Print exactly those lines that run from the beginning of the data to the line bearing "from build123d import *", inclusive.
• • • • • • •
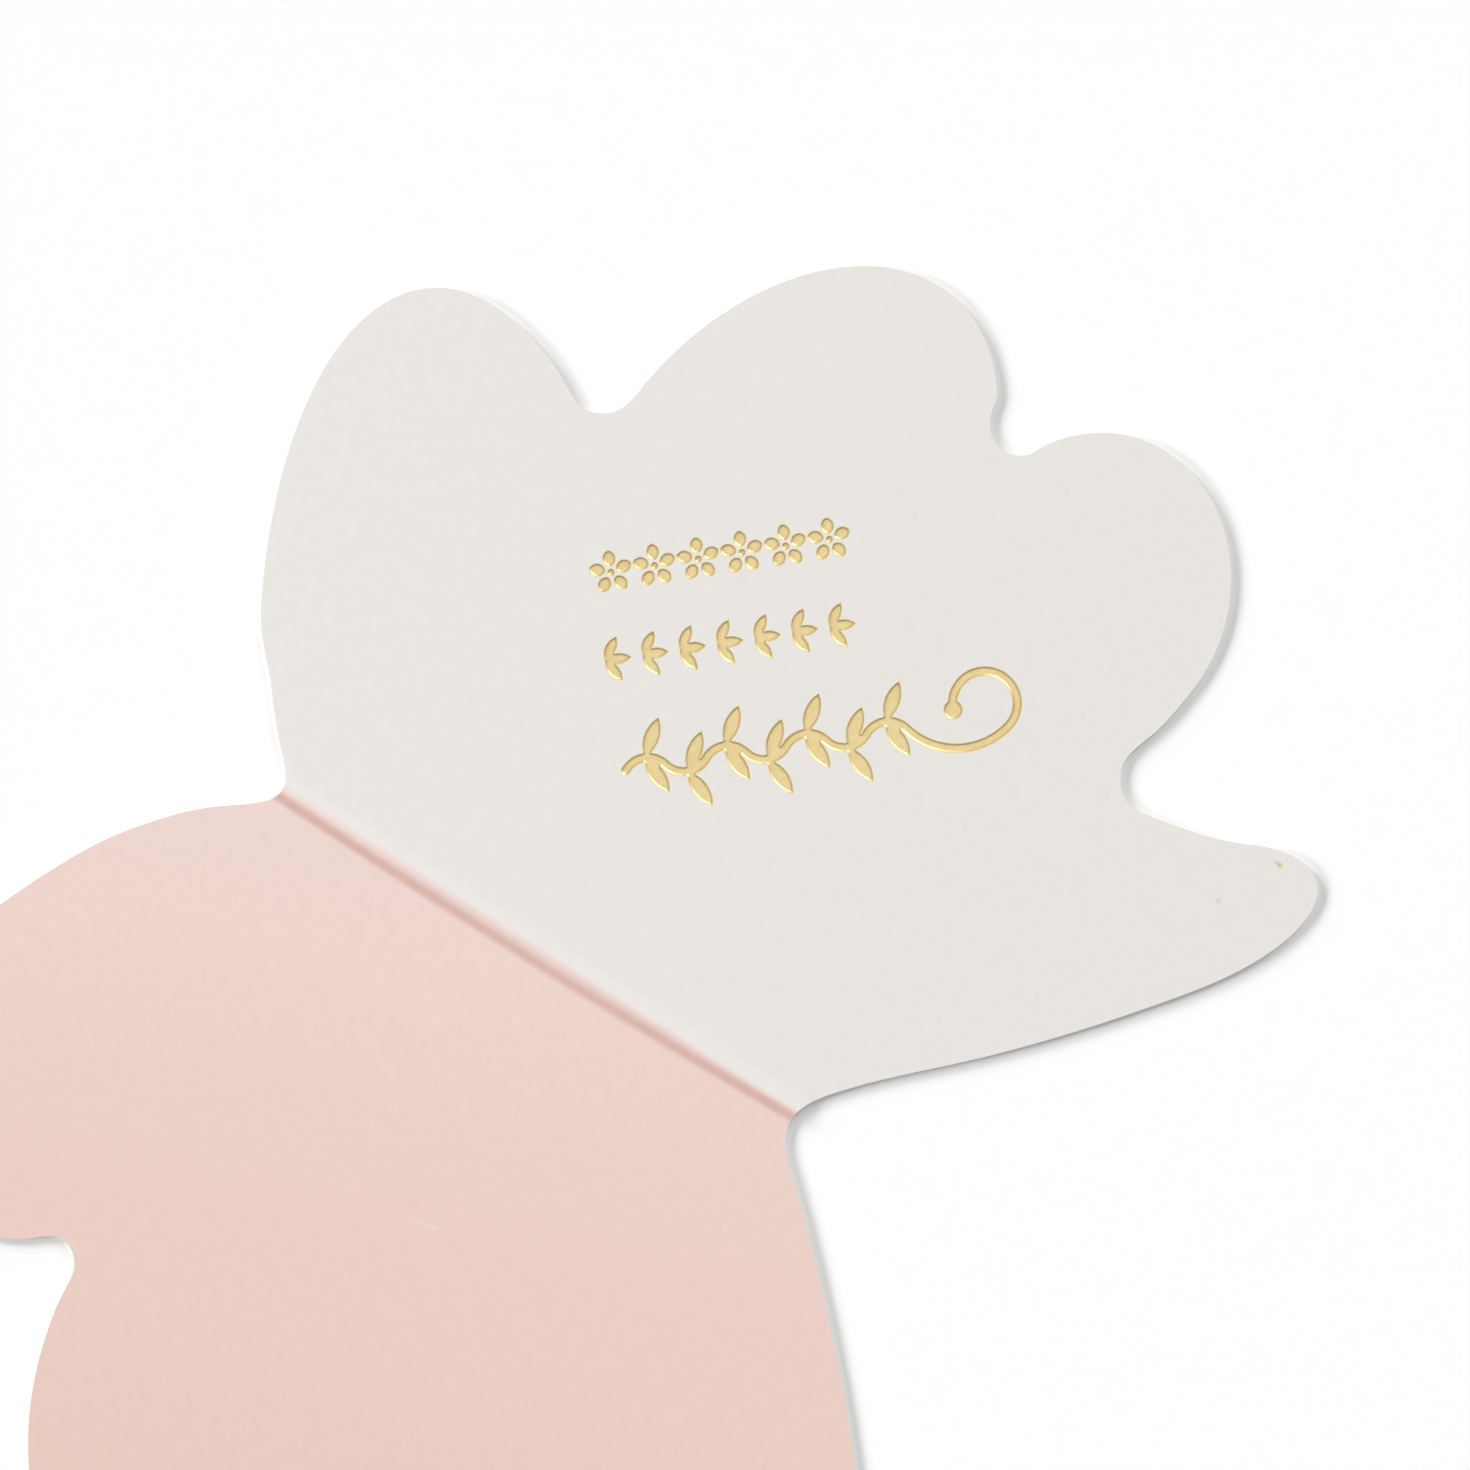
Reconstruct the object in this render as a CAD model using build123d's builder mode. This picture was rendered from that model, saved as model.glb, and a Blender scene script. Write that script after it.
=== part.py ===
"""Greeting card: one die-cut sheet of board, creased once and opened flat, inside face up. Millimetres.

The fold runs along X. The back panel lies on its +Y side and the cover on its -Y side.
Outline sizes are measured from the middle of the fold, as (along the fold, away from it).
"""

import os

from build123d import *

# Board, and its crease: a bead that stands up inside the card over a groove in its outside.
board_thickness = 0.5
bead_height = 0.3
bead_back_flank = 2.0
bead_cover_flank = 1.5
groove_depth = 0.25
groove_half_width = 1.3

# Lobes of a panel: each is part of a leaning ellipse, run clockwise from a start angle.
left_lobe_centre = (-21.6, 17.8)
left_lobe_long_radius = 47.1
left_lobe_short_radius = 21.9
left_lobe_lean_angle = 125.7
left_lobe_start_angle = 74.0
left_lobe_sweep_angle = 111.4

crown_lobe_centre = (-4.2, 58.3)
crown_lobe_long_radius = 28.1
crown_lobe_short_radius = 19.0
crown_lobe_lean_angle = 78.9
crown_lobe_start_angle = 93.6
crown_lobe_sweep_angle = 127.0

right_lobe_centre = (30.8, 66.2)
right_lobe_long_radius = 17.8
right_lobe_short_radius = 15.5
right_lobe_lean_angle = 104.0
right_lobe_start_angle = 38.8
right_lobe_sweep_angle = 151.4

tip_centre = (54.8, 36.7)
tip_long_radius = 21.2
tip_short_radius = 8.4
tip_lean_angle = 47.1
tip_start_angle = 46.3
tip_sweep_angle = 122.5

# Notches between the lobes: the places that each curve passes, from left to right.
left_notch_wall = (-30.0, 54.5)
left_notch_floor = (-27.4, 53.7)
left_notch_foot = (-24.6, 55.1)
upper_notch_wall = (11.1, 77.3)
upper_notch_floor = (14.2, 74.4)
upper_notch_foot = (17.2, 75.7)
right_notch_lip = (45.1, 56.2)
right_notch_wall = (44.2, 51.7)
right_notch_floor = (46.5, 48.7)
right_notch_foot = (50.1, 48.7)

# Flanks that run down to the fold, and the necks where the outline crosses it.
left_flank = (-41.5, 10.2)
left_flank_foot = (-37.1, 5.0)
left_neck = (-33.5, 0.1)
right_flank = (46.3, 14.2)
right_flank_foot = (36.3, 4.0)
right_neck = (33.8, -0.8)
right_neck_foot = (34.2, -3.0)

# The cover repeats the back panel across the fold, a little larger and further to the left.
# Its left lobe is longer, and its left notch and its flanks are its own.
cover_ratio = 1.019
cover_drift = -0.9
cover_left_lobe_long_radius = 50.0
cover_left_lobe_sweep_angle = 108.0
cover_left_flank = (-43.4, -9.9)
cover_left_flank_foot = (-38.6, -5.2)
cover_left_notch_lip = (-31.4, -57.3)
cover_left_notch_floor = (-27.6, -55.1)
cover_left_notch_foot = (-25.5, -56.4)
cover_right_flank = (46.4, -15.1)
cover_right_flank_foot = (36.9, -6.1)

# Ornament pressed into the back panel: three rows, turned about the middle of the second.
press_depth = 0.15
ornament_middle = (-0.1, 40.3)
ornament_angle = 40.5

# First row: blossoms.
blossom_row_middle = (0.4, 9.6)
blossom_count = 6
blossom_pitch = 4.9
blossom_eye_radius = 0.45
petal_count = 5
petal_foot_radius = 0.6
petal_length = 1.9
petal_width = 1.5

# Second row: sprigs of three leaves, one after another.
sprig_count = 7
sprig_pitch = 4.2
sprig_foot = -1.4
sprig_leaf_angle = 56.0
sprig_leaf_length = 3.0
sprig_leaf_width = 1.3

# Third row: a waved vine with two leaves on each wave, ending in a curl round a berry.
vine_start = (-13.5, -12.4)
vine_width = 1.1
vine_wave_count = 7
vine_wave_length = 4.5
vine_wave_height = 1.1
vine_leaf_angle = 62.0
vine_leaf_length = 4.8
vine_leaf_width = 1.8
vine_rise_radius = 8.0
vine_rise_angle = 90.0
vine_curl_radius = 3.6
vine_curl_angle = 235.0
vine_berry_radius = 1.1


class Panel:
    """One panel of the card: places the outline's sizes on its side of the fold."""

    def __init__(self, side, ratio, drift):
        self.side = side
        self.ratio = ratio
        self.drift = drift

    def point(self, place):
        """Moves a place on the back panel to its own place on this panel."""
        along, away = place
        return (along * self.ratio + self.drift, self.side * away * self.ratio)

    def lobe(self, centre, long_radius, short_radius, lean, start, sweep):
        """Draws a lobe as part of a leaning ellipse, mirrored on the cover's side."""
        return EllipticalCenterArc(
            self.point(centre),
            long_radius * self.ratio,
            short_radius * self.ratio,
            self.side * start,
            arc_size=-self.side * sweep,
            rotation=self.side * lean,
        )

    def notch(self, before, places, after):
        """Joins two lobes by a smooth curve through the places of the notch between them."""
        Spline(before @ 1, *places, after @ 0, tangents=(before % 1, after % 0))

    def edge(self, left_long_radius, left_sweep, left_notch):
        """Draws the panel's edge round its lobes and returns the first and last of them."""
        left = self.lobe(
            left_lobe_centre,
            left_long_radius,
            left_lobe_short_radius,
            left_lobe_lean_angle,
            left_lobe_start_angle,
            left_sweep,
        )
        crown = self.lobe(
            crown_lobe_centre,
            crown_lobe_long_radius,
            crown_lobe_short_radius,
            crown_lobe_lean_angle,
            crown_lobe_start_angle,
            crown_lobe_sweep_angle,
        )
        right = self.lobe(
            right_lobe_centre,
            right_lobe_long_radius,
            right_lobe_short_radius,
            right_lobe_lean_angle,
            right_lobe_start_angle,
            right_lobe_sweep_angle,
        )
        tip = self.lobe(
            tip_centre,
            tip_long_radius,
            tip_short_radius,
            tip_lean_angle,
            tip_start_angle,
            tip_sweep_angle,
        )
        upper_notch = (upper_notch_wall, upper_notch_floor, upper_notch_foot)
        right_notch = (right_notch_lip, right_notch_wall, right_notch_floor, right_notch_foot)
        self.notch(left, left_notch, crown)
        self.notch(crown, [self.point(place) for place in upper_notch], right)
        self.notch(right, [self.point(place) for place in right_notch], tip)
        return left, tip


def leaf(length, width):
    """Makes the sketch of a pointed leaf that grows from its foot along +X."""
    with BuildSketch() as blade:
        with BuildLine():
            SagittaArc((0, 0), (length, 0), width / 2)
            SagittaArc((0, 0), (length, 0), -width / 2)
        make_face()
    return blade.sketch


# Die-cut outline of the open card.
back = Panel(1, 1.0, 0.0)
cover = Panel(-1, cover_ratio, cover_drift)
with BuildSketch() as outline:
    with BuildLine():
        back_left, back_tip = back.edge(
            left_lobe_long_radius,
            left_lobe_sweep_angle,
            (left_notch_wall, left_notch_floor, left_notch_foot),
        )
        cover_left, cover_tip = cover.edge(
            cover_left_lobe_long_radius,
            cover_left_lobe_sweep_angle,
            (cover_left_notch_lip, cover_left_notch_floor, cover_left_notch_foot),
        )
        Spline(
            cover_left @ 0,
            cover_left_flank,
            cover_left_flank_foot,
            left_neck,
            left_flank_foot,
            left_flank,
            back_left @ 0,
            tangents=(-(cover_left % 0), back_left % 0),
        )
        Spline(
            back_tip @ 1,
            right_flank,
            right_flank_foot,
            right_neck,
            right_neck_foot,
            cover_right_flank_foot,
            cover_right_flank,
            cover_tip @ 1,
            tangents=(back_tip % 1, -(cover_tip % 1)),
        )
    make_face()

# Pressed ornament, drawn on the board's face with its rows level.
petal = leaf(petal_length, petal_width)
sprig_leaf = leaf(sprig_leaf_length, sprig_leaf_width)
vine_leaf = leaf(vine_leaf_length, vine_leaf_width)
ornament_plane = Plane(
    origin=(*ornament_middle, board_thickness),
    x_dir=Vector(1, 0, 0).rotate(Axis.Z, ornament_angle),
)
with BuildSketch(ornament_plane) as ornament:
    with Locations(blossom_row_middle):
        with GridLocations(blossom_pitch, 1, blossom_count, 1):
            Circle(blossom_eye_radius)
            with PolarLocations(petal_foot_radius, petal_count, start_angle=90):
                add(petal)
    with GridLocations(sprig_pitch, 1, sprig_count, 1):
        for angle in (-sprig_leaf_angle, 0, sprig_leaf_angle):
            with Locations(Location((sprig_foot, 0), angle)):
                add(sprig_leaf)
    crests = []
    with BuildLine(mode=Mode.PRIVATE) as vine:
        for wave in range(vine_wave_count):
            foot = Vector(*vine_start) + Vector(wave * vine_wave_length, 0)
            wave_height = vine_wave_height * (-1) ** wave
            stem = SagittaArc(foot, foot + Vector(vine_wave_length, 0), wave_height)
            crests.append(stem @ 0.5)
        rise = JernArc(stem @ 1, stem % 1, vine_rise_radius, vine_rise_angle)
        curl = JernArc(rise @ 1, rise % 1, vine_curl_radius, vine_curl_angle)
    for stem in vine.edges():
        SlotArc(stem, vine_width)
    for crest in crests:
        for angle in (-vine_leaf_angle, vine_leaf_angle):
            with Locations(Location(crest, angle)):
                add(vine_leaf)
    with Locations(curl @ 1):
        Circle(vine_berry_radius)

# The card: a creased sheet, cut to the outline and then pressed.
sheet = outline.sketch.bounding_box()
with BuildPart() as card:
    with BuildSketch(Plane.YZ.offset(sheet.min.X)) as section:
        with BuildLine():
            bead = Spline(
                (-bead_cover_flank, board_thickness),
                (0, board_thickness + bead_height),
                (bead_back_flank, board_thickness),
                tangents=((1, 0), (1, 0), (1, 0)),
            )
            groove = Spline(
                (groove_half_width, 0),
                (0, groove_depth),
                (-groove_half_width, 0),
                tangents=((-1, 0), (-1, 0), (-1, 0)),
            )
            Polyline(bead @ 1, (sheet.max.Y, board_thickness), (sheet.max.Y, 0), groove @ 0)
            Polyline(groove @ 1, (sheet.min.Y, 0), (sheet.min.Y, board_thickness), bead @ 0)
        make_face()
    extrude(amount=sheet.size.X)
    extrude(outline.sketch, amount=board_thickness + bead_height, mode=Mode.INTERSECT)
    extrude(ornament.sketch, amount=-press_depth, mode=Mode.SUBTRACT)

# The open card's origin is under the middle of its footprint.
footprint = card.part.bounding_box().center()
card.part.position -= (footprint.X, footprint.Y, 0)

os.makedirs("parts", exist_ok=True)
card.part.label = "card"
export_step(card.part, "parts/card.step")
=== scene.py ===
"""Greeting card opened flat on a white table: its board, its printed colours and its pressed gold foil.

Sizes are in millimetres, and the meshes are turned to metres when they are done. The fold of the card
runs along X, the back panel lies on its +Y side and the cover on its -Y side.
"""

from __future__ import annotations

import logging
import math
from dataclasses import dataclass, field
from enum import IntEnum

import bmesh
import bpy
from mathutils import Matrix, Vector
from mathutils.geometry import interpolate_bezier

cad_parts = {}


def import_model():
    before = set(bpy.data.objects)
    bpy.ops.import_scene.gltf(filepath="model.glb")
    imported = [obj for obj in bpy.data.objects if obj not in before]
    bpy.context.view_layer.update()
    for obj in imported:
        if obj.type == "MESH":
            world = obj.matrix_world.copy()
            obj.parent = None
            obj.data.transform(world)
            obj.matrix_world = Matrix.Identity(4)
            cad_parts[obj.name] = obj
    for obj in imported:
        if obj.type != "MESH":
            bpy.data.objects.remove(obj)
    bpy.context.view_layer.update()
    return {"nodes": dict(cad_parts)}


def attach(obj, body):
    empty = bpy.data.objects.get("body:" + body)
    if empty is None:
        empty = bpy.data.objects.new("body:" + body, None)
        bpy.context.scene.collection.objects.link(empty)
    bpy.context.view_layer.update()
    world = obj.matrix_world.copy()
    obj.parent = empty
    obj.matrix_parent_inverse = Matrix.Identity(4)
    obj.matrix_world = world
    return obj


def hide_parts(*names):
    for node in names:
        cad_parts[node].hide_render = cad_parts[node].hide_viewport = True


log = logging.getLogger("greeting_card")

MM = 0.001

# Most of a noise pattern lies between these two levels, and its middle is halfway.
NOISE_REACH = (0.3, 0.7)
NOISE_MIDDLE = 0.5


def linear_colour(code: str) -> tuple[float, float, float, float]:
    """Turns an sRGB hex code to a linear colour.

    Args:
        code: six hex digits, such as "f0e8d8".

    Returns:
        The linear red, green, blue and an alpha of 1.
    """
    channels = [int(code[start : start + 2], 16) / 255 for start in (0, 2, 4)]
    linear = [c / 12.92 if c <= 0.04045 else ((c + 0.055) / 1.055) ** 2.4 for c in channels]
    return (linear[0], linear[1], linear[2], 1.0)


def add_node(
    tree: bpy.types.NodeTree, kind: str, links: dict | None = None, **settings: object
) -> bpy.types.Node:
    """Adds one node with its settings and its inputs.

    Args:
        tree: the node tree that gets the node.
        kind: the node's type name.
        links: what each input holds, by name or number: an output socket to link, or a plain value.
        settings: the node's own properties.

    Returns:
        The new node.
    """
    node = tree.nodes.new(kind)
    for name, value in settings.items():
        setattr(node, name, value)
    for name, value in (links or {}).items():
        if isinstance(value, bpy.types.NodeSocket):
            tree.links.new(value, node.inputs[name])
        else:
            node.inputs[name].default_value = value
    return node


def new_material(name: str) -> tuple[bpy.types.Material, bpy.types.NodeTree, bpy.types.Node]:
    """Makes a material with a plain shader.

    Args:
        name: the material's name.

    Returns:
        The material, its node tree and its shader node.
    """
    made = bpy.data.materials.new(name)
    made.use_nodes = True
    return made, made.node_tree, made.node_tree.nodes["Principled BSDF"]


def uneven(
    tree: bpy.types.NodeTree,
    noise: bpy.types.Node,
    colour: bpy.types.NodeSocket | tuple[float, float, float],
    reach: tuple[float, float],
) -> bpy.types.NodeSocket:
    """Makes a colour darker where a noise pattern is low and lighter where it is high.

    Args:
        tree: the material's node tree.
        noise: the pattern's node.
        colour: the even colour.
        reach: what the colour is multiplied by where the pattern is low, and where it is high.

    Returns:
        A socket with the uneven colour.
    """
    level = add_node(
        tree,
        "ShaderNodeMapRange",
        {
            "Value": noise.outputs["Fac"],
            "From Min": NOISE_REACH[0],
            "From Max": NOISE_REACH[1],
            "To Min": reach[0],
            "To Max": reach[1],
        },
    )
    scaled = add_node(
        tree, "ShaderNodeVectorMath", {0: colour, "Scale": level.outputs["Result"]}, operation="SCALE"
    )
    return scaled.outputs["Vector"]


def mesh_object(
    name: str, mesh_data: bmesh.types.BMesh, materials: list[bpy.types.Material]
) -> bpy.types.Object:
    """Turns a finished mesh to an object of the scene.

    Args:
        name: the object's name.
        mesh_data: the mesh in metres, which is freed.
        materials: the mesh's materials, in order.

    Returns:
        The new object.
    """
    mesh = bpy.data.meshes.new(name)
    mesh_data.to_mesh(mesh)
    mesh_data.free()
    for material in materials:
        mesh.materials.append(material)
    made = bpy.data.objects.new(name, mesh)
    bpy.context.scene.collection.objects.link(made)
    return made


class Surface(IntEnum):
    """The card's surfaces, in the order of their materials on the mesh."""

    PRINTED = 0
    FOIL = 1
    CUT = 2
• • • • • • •
## Task solution
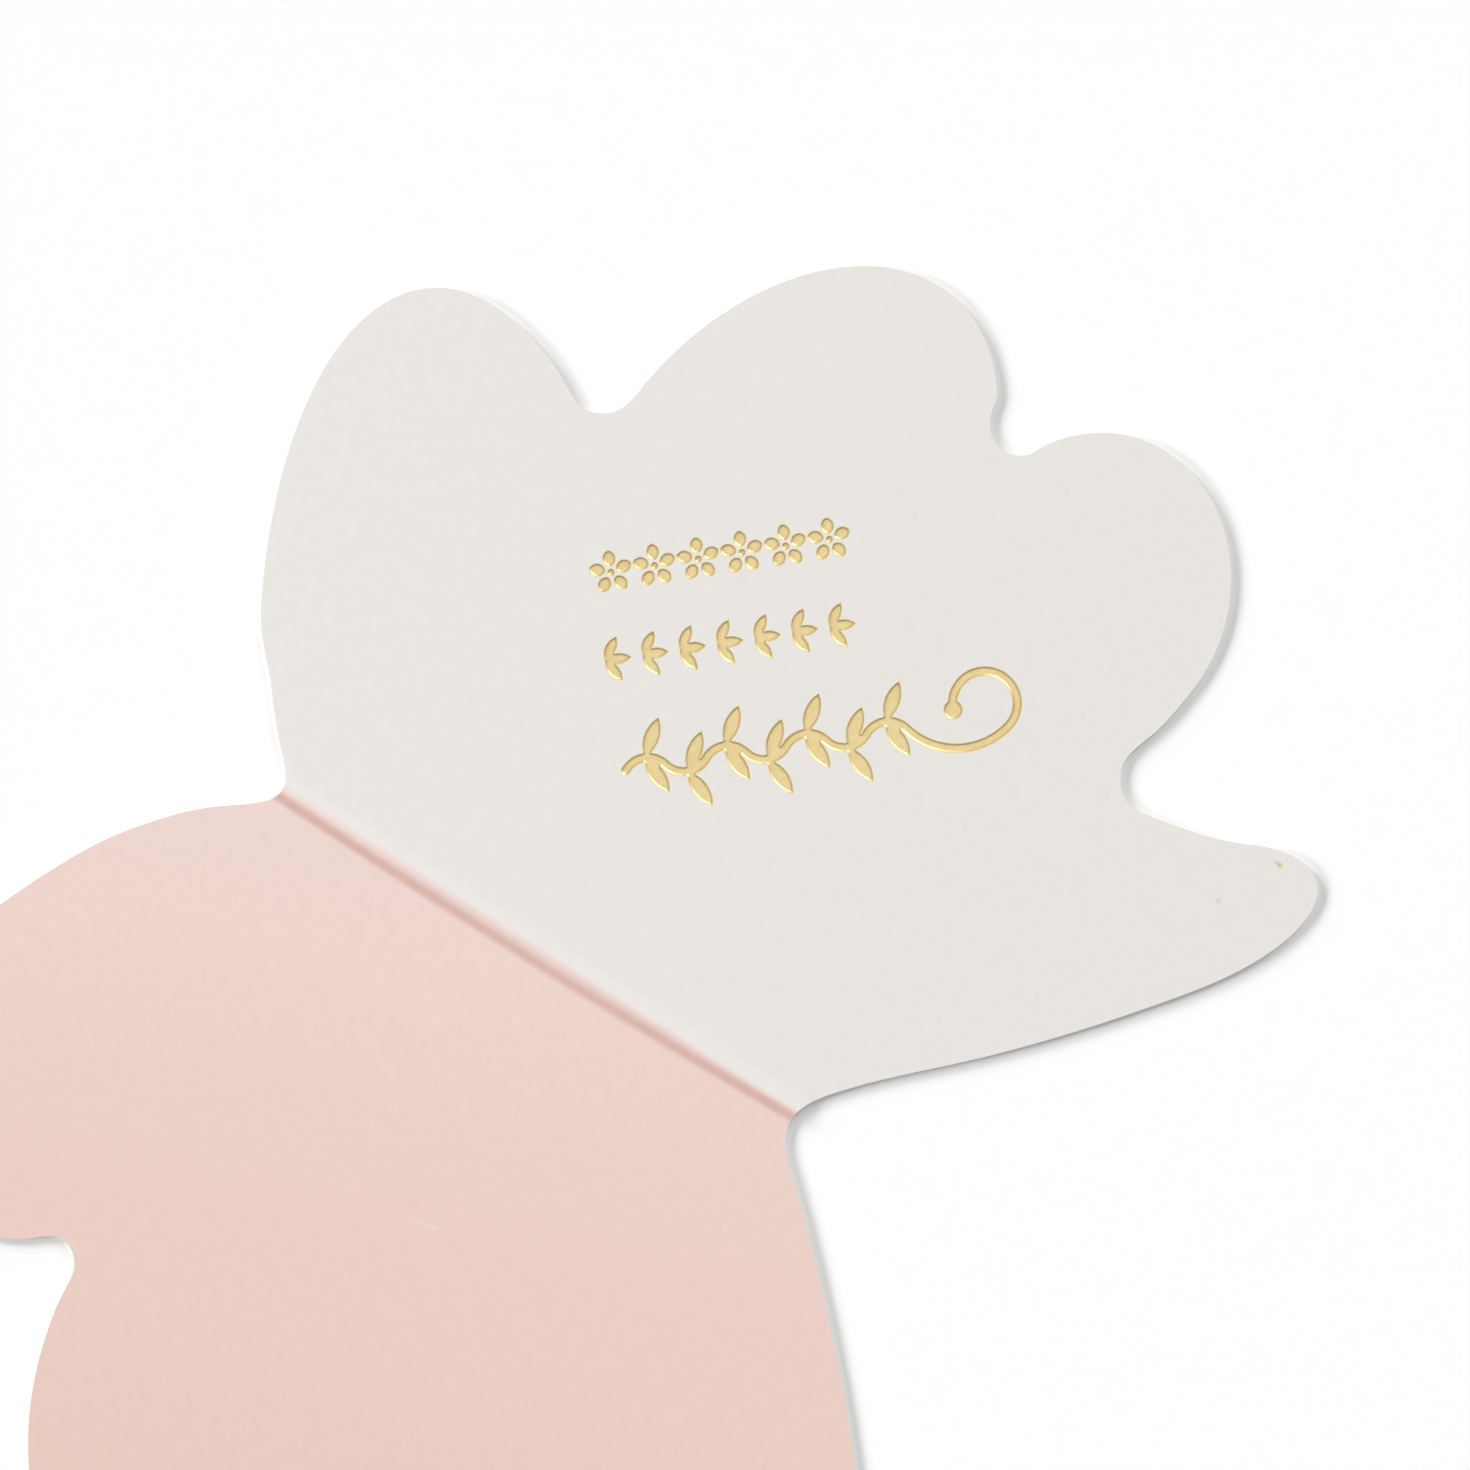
Reconstruct the object in this render as a CAD model using build123d's builder mode. This picture was rendered from that model, saved as model.glb, and a Blender scene script. Write that script after it.
=== part.py ===
"""Greeting card: one die-cut sheet of board, creased once and opened flat, inside face up. Millimetres.

The fold runs along X. The back panel lies on its +Y side and the cover on its -Y side.
Outline sizes are measured from the middle of the fold, as (along the fold, away from it).
"""

import os

from build123d import *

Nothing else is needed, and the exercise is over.